As per the 2011 census, in Gazole CD Block, amongst the 286 inhabited villages, 62 villages did not have a school, 151 villages had more than 1 primary school, 73 villages had at least 1 primary and 1 middle school and 35 villages had at least 1 middle and 1 secondary school.

===Colleges===
- Gazole Mahavidyalaya
- Adarshabani Teacher's Training College
- Pandua Ideal Teacher's College
- North Malda Teachers' Education College
- David Hare Teacher's Training College
- Gazole College of Education

===High schools===
- Tiakati High School
- Pandua A.K. High School
- Gajol Haji Nakoo Mahammad High School
- Shyam Sukhi Balika Siksha Niketan
- Moyna High School
- Dharani Bhuban Shashi Vidyapith (H.S.)
- Hatimari High School
- Ram Chandra Saha Balika Vidyalaya
- Swechand Parameswari Vidyamandir
- Chandrabati Saha Vidyapith
- Tarikullah Sarkar High School
- Badnagra High School
- Raniganj Krishnachndra High School
- Mashaldighi Sibabrati Vidyapith
- Ahora Vivekananda Shikhaniketan
- Dubakhoksan Bairdangi K.R. High School
- Alal High School
- Madnahar Jr High School
- Babupur High School (H.S)
- Rajaramchak High Madrasha

==Healthcare==
In 2014, Gazole CD Block had 2 rural hospitals and 3 primary health centres, with total 70 beds and 13 doctors (excluding private bodies).
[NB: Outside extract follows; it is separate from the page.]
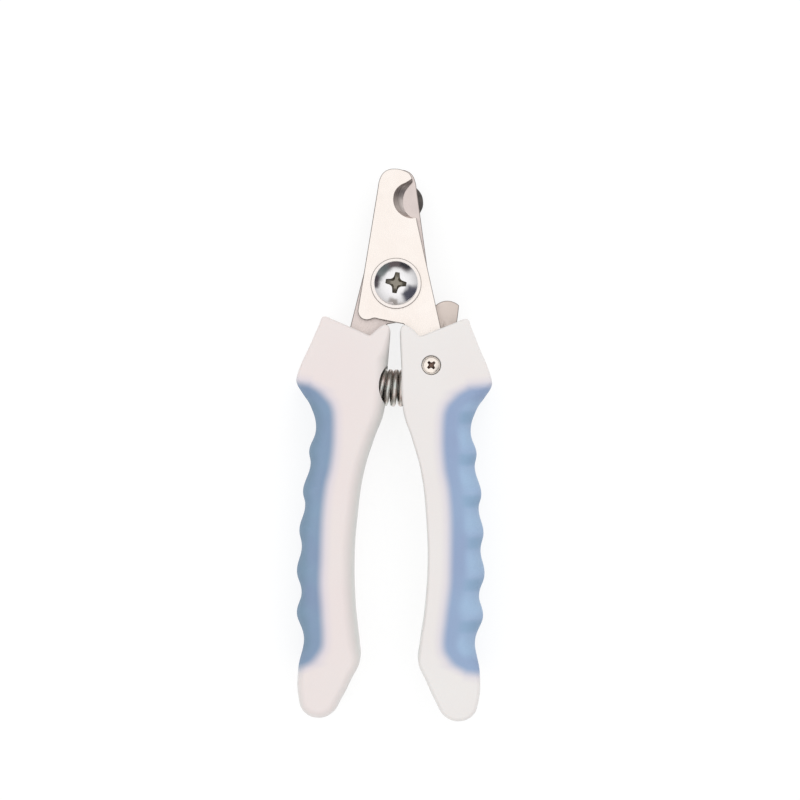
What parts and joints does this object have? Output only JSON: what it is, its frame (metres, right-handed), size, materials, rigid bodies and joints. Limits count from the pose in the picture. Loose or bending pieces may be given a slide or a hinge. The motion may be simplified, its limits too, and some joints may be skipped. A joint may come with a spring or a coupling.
{
  "type": "pet nail trimmer",
  "caption": "Plier-type pet nail trimmer with notched steel blades on a pivot screw, sprung moulded handles with scalloped soft grips, a lock lever and a claw guard.",
  "frame": {"origin": "middle of the closed tool's bounding box, on the plane of the handles' back faces", "axes": "+Y along the centre line towards the blade tips, +Z out of the front face, +X to the side of the handle with the lock lever"},
  "size_m": [0.0442, 0.1246, 0.0141],
  "materials": {
    "blade_steel": "satin stainless steel sheet",
    "white_plastic": "satin warm-white moulded plastic",
    "blue_grip": "soft matt light-blue elastomer",
    "chrome": "bright plated steel",
    "fastener_steel": "plated steel",
    "guard_steel": "dark blackened steel sheet",
    "spring_steel": "drawn spring wire and strip"
  },
  "bodies": {
    "right_arm": {"front_blade": "blade_steel", "right_handle": "white_plastic", "right_grip": "blue_grip", "pivot_bolt": "chrome", "pivot_washer": "fastener_steel", "guard_washer": "fastener_steel", "pivot_spring_washer": "spring_steel", "pivot_nut": "fastener_steel", "return_spring": "spring_steel", "lock_screw": "fastener_steel", "lock_washer": "fastener_steel", "lock_sleeve": "fastener_steel", "lock_wave_washer": "spring_steel", "lock_nut": "fastener_steel"},
    "left_arm": {"rear_blade": "blade_steel", "left_handle": "white_plastic", "left_grip": "blue_grip"},
    "lock_lever": {"lock_lever": "blade_steel"},
    "quick_guard": {"quick_guard": "guard_steel"}
  },
  "joints": [
    {"name": "blade_pivot", "type": "hinge", "parent": "right_arm", "child": "left_arm", "pos_m": [0, 0.03618, 0.0074], "axis": [0, 0, -1], "range_deg": [0, 18], "stiffness_Nm_per_rad": 0.5, "springref_deg": 22.92, "deforming": ["return_spring"]},
    {"name": "lock_pivot", "type": "hinge", "parent": "right_arm", "child": "lock_lever", "pos_m": [0.00827, 0.01773, 0.00435], "axis": [0, 0, 1], "range_deg": [0, 8.5]},
    {"name": "guard_pivot", "type": "hinge", "parent": "right_arm", "child": "quick_guard", "pos_m": [0, 0.03618, 0.00395], "axis": [0, 0, 1], "range_deg": [0, 60]}
  ]
}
It had 60 family welfare subcentres. 3,955 patients were treated indoor and 252,694 patients were treated outdoor in the hospitals, health centres and subcentres of the CD Block.

Gazole Rural Hospital at Gazole (with 30 beds) is the main medical facility in Gazole CD Block. Hatimari Rural Hospital at Hatimari (with 30 beds) is another major rural facility. There are primary health centres at Babupur (with 4 beds), Kutubshahar (Pandua PHC) (with 10 beds) and Purba Ranipur (Ranipur PHC) (with 10 beds).